**Aim:**
Set down word for word each line from the start of the listing through the line that contains "foot_edge = 0.7; // [0.2:0.1:1.2]", both included.

**Data block:**
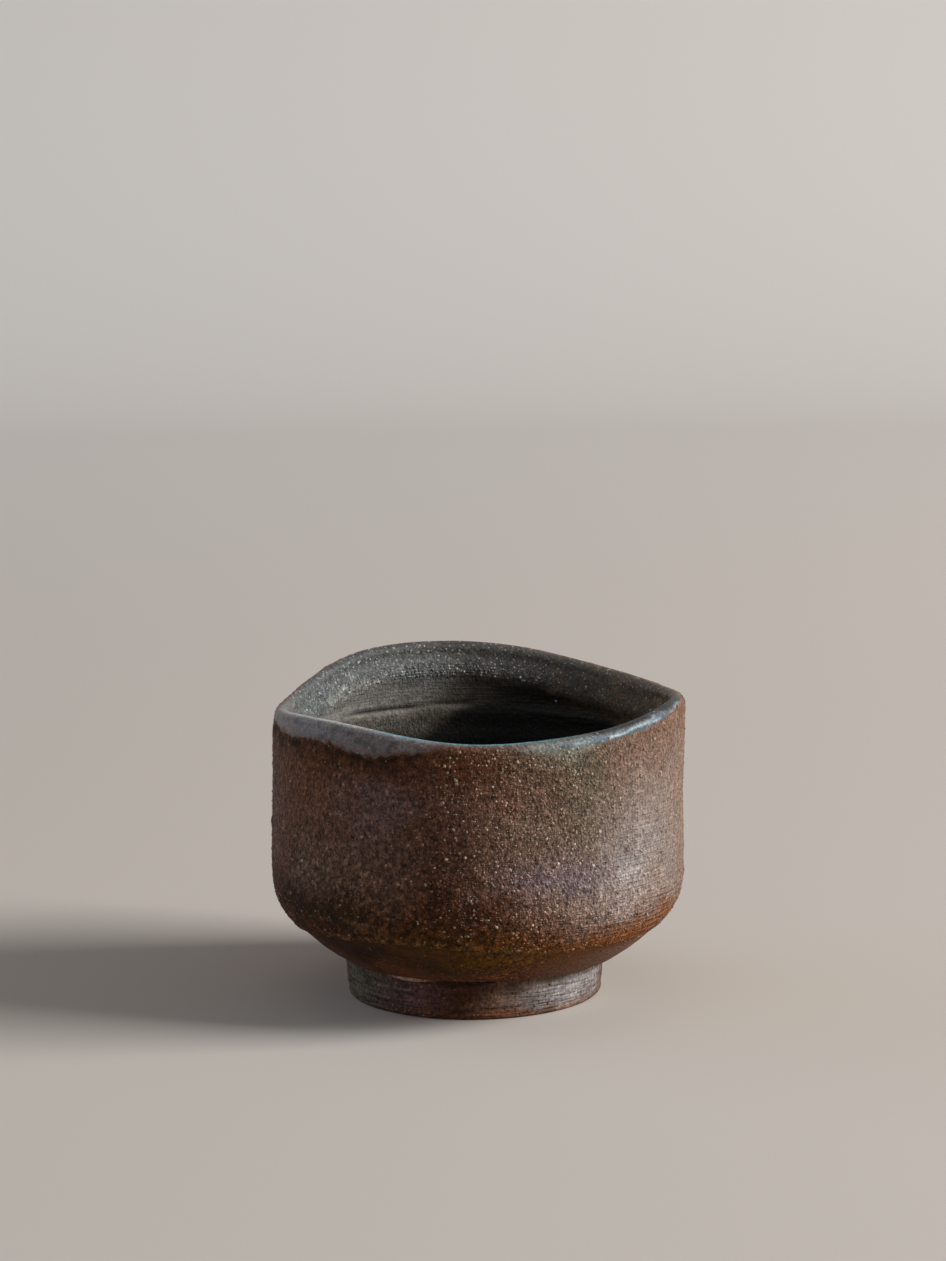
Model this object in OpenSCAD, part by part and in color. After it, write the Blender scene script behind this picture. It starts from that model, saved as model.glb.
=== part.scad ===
// A small thrown sake cup: a round bowl with a hand-altered, waving lip, set on a luted foot ring.
// Millimetres. The foot ring stands on z = 0 with its axis on the origin. +X is to the right.
// Directions round the mouth are in degrees, from +X towards +Y.

/* [Foot ring] */
// Outside diameter of the foot ring where it stands
foot_d = 42.8; // [38:0.2:46]
// Outside diameter of the foot ring at its top, under the bowl
foot_top_d = 43.6; // [38:0.2:46]
// Height of the foot ring
foot_h = 6.8; // [4:0.1:10]
// Width of the foot ring at its resting face
foot_w = 4.2; // [2.6:0.1:6]
// How much wider the ring is at its top than at its resting face
foot_flare = 1.2; // [0:0.1:2.4]
// Worn rounding of the two edges that meet the table
foot_edge = 0.7; // [0.2:0.1:1.2]

/* [Luting slip] */
// Thickness of the slip that joins the foot ring to the bowl
slip_t = 0.3; // [0.1:0.05:0.6]
// How far the squeezed-out slip stands proud of the foot ring
slip_bead = 0.35; // [0.3:0.05:0.6]

/* [Bowl outside] */
// Flat land that shows under the bowl, outside the slip
land_w = 0.45; // [0.1:0.05:1.2]
// Diameter of the soft edge between the trimmed underside and the shoulder
trim_d = 60.6; // [54:0.2:64]
// Height of that edge above the foot joint
trim_h = 4.9; // [3:0.1:8]
// Outward swell of the trimmed underside
trim_swell = 0.6; // [0:0.1:1.6]
// Largest outside diameter, low on the wall
belly_d = 69.6; // [66:0.2:78]
// Height of the largest diameter above the foot joint
belly_h = 16.5; // [12:0.1:22]
// Outside diameter under the lip
neck_d = 69.4; // [66:0.2:76]
// How far the wall draws in between belly and lip
waist = 0.2; // [0:0.05:1]
// Distance of the bowl's underside from the foot ring's axis, to the right
bowl_shift = 1; // [0:0.1:2]
// How much further right the bowl stands at its lip
bowl_lean = 0.35; // [0:0.05:1]
// How far the bowl's middle bows back to the left
bowl_bow = 0.35; // [0:0.05:1]

/* [Lip] */
// Mean height of the lip's crest above the foot joint
lip_h = 43.5; // [36:0.5:52]
// Thickness of the lip, which is rounded over
lip_t = 2.6; // [2:0.1:3.2]
// Depth below the crest over which the outside leans in
lean_depth = 3.4; // [2:0.1:6]
// How far the outside leans in over that depth
lip_lean = 0.3; // [0:0.05:1]
// Height of the wave that rises once round the mouth
wave_1 = 2; // [0:0.05:3]
// Direction of its high point
wave_1_at = 93; // [0:1:359]
// Height of the wave that rises twice
wave_2 = 0.9; // [0:0.05:1.5]
// Direction of one of its high points
wave_2_at = 105; // [0:1:179]
// Height of the wave that rises three times
wave_3 = 1.3; // [0:0.05:1.5]
// Direction of one of its high points
wave_3_at = 104; // [0:1:119]
// Height of the wave that rises four times
wave_4 = 0.25; // [0:0.05:0.6]
// Direction of one of its high points
wave_4_at = 42; // [0:1:89]
// Height of the wave that rises five times
wave_5 = 0.2; // [0:0.05:0.4]
// Direction of one of its high points
wave_5_at = 63; // [0:1:71]
// Height of the wave that rises seven times
wave_7 = 0.1; // [0:0.05:0.3]
// Direction of one of its high points
wave_7_at = 33; // [0:1:50]

/* [Bowl inside] */
// Thickness of the wall
wall_t = 3.1; // [2.4:0.1:4.2]
// Depth inside the crest of the ridge left by the finger that closed the lip
ridge_depth = 5.2; // [4:0.1:8]
// How far that ridge stands in from the wall
ridge_in = 0.8; // [0:0.1:1.5]
// Depth over which the wall falls back below the ridge
ridge_fall = 3.2; // [2:0.1:6]
// Thickness of the floor at its centre
floor_t = 3.9; // [3:0.1:6]
// Height of the round between the floor and the wall
floor_round = 13; // [8:0.5:18]
// Dip of the floor's middle
floor_dip = 0.7; // [0:0.1:1.5]
// Hollow of the underside inside the foot ring
base_hollow = 0.9; // [0.2:0.1:1.5]
// Height of the throwing ridges on the inner wall
throw_h = 0.12; // [0:0.02:0.3]
// Rise of the throwing ridges in one turn
throw_pitch = 4.6; // [3:0.1:8]

/* [Ash glaze] */
// Thickness of the natural ash glaze on the lip
glaze_t = 0.25; // [0.1:0.05:0.4]
// Mean reach of the glaze down the outside, below the rounded lip
glaze_out = 1.1; // [0.9:0.1:2]
// How much that reach grows and shrinks round the mouth
glaze_out_wave = 0.8; // [0:0.1:0.8]
// Direction of the longest reach outside
glaze_out_at = 225; // [0:1:359]
// Mean reach of the glaze down the inside, below the rounded lip
glaze_in = 2.8; // [2:0.1:4]
// How much that reach grows and shrinks round the mouth
glaze_in_wave = 1; // [0:0.1:1.5]
// Direction of the longest reach inside
glaze_in_at = 120; // [0:1:359]

/* [Smoothness] */
// Points round the bowl
around = 80; // [40:8:88]

/* [Hidden] */

// Radii and heights that follow from the sizes
foot_r = foot_d/2;
foot_top_r = foot_top_d/2;
foot_in_r = foot_r - foot_w;
foot_top_in_r = foot_top_r - foot_w - foot_flare;
slip_r = foot_top_r + slip_bead;
joint_z = foot_h + slip_t;
land_r = slip_r + bowl_shift + land_w;
trim_r = trim_d/2;
trim_z = joint_z + trim_h;
belly_r = belly_d/2;
belly_z = joint_z + belly_h;
neck_r = neck_d/2;
base_z = joint_z + base_hollow;
floor_z = base_z + floor_t;
floor_edge_z = floor_z + floor_dip;
wall_foot_z = floor_edge_z + floor_round;
lip_r = lip_t/2;

// How square the shoulder is, and how square the round inside it: 2 is an ellipse
shoulder_power = 3.3;
floor_power = 2.3;

// Rows of points over each stretch of the bowl's outline
base_rows = 3;
trim_rows = 5;
shoulder_rows = 8;
wall_rows = 8;
glaze_rows = 3;
crest_rows = 6;
inner_rows = 11;
round_rows = 8;
floor_rows = 3;

arc_steps = 6;
step = 360/around;

// Runs from 0 to 1 without a corner at either end
function ease(u) = let (v = min(1, max(0, u))) v*v*(3 - 2*v);

// Points along an arc about c
function arc(c, r, from, to) =
    [for (i = [0:arc_steps]) let (a = from + (to - from)*i/arc_steps) c + r*[cos(a), sin(a)]];

// Height of the lip's crest in direction a: six waves on the mean height
function crest_z(a) =
    joint_z + lip_h + wave_1*cos(a - wave_1_at) + wave_2*cos(2*(a - wave_2_at))
    + wave_3*cos(3*(a - wave_3_at)) + wave_4*cos(4*(a - wave_4_at))
    + wave_5*cos(5*(a - wave_5_at)) + wave_7*cos(7*(a - wave_7_at));

// How far the outside leans in at a depth below the crest
function lean(depth) = lip_lean*pow(max(0, 1 - depth/lean_depth), 2);

// Outside radius of the shoulder and the wall at height z in direction a
function outer_r(z, a) =
    z < belly_z
    ? belly_r - (belly_r - trim_r)*pow((belly_z - z)/belly_drop, shoulder_power)
    : let (t = (z - belly_z)/(crest_z(a) - belly_z))
      belly_r + (neck_r - belly_r)*t - waist*sin(180*t) - lean(crest_z(a) - z);
belly_drop = belly_z - trim_z;

// Thickness of the wall at a depth below the crest: the lip, the finger ridge and the plain wall
function thickness(depth) =
    depth < ridge_depth
    ? lip_t + (wall_t + ridge_in - lip_t)*ease((depth - lip_r)/(ridge_depth - lip_r))
    : wall_t + ridge_in*(1 - ease((depth - ridge_depth)/ridge_fall));

// Inside radius at height z in direction a, with the throwing ridges spiralling up the plain wall
function inner_r(z, a) =
    let (depth = crest_z(a) - z, plain = ease((depth - ridge_depth)/ridge_fall))
    outer_r(z, a) - thickness(depth)
    - throw_h*plain*sin(360*(z - wall_foot_z)/throw_pitch - a);

// Depths below the crest that the ash glaze reaches, outside and inside
function glaze_outer(a) = lip_r + glaze_out + glaze_out_wave*cos(a - glaze_out_at);
function glaze_inner(a) = lip_r + glaze_in + glaze_in_wave*cos(a - glaze_in_at);

// How far right of the foot ring's axis the bowl stands at height z
function bowl_x(z) =
    let (u = (z - joint_z)/lip_h) bowl_shift + bowl_lean*u - bowl_bow*sin(180*min(1, max(0, u)));

// Outline of the underside, from its hollow centre over the flat land to the trimmed edge.
// Each point of an outline is a radius, a height and the place of its centre along X.
function base_outline() = concat(
    [for (i = [1:base_rows])
        let (u = i/base_rows) [foot_top_in_r*u, base_z - base_hollow*u*u, 0]],
    [for (i = [0:trim_rows])
        let (u = i/trim_rows, z = joint_z + trim_h*u)
        [land_r + (trim_r - land_r)*u + trim_swell*sin(180*u), z, bowl_x(z)]]);

// Outline of the outside from the trimmed edge up to the edge of the glaze
function outside_outline(a) =
    let (top = crest_z(a) - glaze_outer(a)) concat(
    [for (i = [1:shoulder_rows])
        let (z = trim_z + belly_drop*i/shoulder_rows) [outer_r(z, a), z, bowl_x(z)]],
    [for (i = [1:wall_rows - 1])
        let (z = belly_z + (top - belly_z)*i/wall_rows) [outer_r(z, a), z, bowl_x(z)]]);

// Outline of the lip under the glaze: up the outside, over the round and down the inside
function lip_outline(a) =
    let (top = crest_z(a),
         out = glaze_outer(a),
         in = glaze_inner(a),
         turn_z = top - lip_r,
         turn_r = outer_r(turn_z, a) - lip_r) concat(
    [for (i = [0:glaze_rows - 1])
        let (z = top - out + (out - lip_r)*i/glaze_rows) [outer_r(z, a), z, bowl_x(z)]],
    [for (i = [0:crest_rows])
        let (b = 180*i/crest_rows) [turn_r + lip_r*cos(b), turn_z + lip_r*sin(b), bowl_x(turn_z)]],
    [for (i = [1:glaze_rows])
        let (z = turn_z - (in - lip_r)*i/glaze_rows) [inner_r(z, a), z, bowl_x(z)]]);

// Outline of the inside from the edge of the glaze down to the floor
function inside_outline(a) =
    let (top = crest_z(a) - glaze_inner(a),
         side_r = inner_r(wall_foot_z, a),
         flat_r = side_r - floor_round) concat(
    [for (i = [1:inner_rows])
        let (z = top + (wall_foot_z - top)*i/inner_rows) [inner_r(z, a), z, bowl_x(z)]],
    [for (i = [1:round_rows])
        let (b = 90*i/round_rows, z = wall_foot_z - floor_round*pow(sin(b), 2/floor_power))
        [flat_r + floor_round*pow(cos(b), 2/floor_power), z, bowl_x(z)]],
    [for (i = [1:floor_rows - 1])
        let (u = 1 - i/floor_rows, z = floor_z + floor_dip*u*u) [flat_r*u, z, bowl_x(z)]]);

// Point of an outline in direction a
function place(p, a) = [p[2] + p[0]*cos(a), p[0]*sin(a), p[1]];

// The same row of every direction's outline, one ring after another
function rings(outlines) =
    [for (i = [0:len(outlines[0]) - 1]) for (j = [0:around - 1]) place(outlines[j][i], j*step)];

// Two triangles for each cell between ring i and ring k, clockwise from outside.
// other turns the cell's diagonal.
function band(i, k, other) = [for (j = [0:around - 1])
    let (a = i*around + j,
         b = i*around + (j + 1)%around,
         c = k*around + (j + 1)%around,
         d = k*around + j)
    each (other ? [[a, d, b], [b, d, c]] : [[a, d, c], [a, c, b]])];

// The bowl's clay: rings from the hollow underside over the lip to the floor, closed at two centres
module bowl() {
    outlines = [for (j = [0:around - 1]) let (a = j*step)
        concat(base_outline(), outside_outline(a), lip_outline(a), inside_outline(a))];
    count = len(outlines[0]);
    under = count*around;
    over = under + 1;
    points = concat(rings(outlines), [[0, 0, base_z], [bowl_x(floor_z), 0, floor_z]]);
    faces = concat(
        [for (j = [0:around - 1]) [under, j, (j + 1)%around]],
        [for (i = [0:count - 2]) each band(i, i + 1, false)],
        [for (j = [0:around - 1])
            [(count - 1)*around + j, over, (count - 1)*around + (j + 1)%around]]);
    color("#5f4538") polyhedron(points, faces);
}

// The foot ring: a trimmed ring, thicker at its top, with worn resting edges
module foot_ring() {
    color("#75645e") rotate_extrude($fn = around)
        polygon(concat(
            arc([foot_in_r + foot_edge, foot_edge], foot_edge, 180, 270),
            arc([foot_r - foot_edge, foot_edge], foot_edge, 270, 360),
            [[foot_top_r, foot_h], [foot_top_in_r, foot_h]]));
}

// The luting slip: a thin washer between foot ring and bowl, with a squeezed-out round edge
module joint_slip() {
    color("#93836f") rotate_extrude($fn = around)
        polygon(concat(
            [[foot_top_in_r, joint_z], [foot_top_in_r, foot_h]],
            arc([slip_r - slip_t/2, foot_h + slip_t/2], slip_t/2, -90, 90)));
}

// A lip outline pushed out along its normals, to nothing at both ends
function glazed(line) = let (last = len(line) - 1) [for (i = [1:last - 1])
    let (ahead = line[i + 1], behind = line[i - 1],
         run = [ahead[0] - behind[0], ahead[1] - behind[1]],
         u = 2*i/last - 1,
         t = glaze_t*(1 - pow(u, 6))/norm(run))
    [line[i][0] + run[1]*t, line[i][1] - run[0]*t, line[i][2]]];

// The ash glaze: its outer skin runs over the lip, and its underside is the clay's own surface
module lip_ash_glaze() {
    outlines = [for (j = [0:around - 1])
        let (line = lip_outline(j*step), last = len(line) - 1)
        concat([line[0]], glazed(line), [for (i = [last:-1:1]) line[i]])];
    count = len(outlines[0]);
    edge = count/2;
    faces = [for (i = [0:count - 1]) each band(i, (i + 1)%count, i >= edge)];
    color("#7f8d8f") polyhedron(rings(outlines), faces);
}

bowl();
foot_ring();
joint_slip();
lip_ash_glaze();
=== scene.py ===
import math
from itertools import product

import bpy
import numpy as np
from mathutils import Euler, Matrix, Vector


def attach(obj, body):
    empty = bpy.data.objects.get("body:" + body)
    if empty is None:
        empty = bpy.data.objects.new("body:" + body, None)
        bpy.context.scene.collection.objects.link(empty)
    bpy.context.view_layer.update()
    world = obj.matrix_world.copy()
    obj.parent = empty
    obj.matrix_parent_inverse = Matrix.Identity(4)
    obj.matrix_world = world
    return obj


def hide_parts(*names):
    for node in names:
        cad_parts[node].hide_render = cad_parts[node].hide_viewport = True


# A wood-fired sake cup: sandy stoneware bowl, luted foot ring and natural ash glaze on a hand-altered lip.
# Shapes are worked out in millimetres and written to the meshes in metres.
# Directions round the cup are degrees from +X towards +Y, so the photographed side is at -90.

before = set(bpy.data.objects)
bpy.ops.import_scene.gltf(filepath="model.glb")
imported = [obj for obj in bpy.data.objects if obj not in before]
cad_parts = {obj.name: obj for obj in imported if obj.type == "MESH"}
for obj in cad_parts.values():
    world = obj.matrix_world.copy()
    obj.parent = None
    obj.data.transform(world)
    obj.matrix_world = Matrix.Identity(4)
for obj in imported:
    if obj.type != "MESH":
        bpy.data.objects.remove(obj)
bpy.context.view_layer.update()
mm = 0.001
print("frame loaded:", sorted(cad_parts))


# Small tools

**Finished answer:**
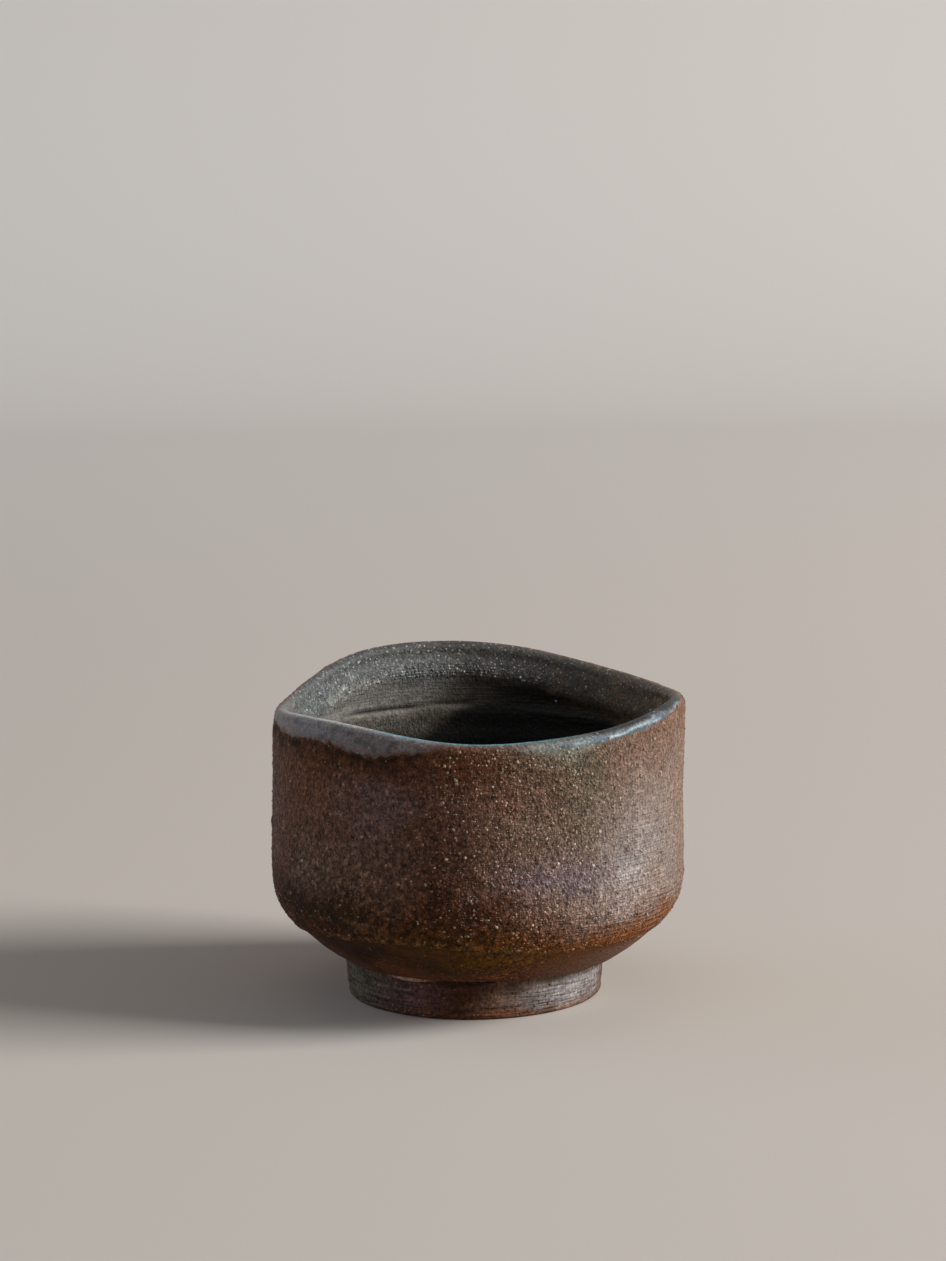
Model this object in OpenSCAD, part by part and in color. After it, write the Blender scene script behind this picture. It starts from that model, saved as model.glb.
=== part.scad ===
// A small thrown sake cup: a round bowl with a hand-altered, waving lip, set on a luted foot ring.
// Millimetres. The foot ring stands on z = 0 with its axis on the origin. +X is to the right.
// Directions round the mouth are in degrees, from +X towards +Y.

/* [Foot ring] */
// Outside diameter of the foot ring where it stands
foot_d = 42.8; // [38:0.2:46]
// Outside diameter of the foot ring at its top, under the bowl
foot_top_d = 43.6; // [38:0.2:46]
// Height of the foot ring
foot_h = 6.8; // [4:0.1:10]
// Width of the foot ring at its resting face
foot_w = 4.2; // [2.6:0.1:6]
// How much wider the ring is at its top than at its resting face
foot_flare = 1.2; // [0:0.1:2.4]
// Worn rounding of the two edges that meet the table
foot_edge = 0.7; // [0.2:0.1:1.2]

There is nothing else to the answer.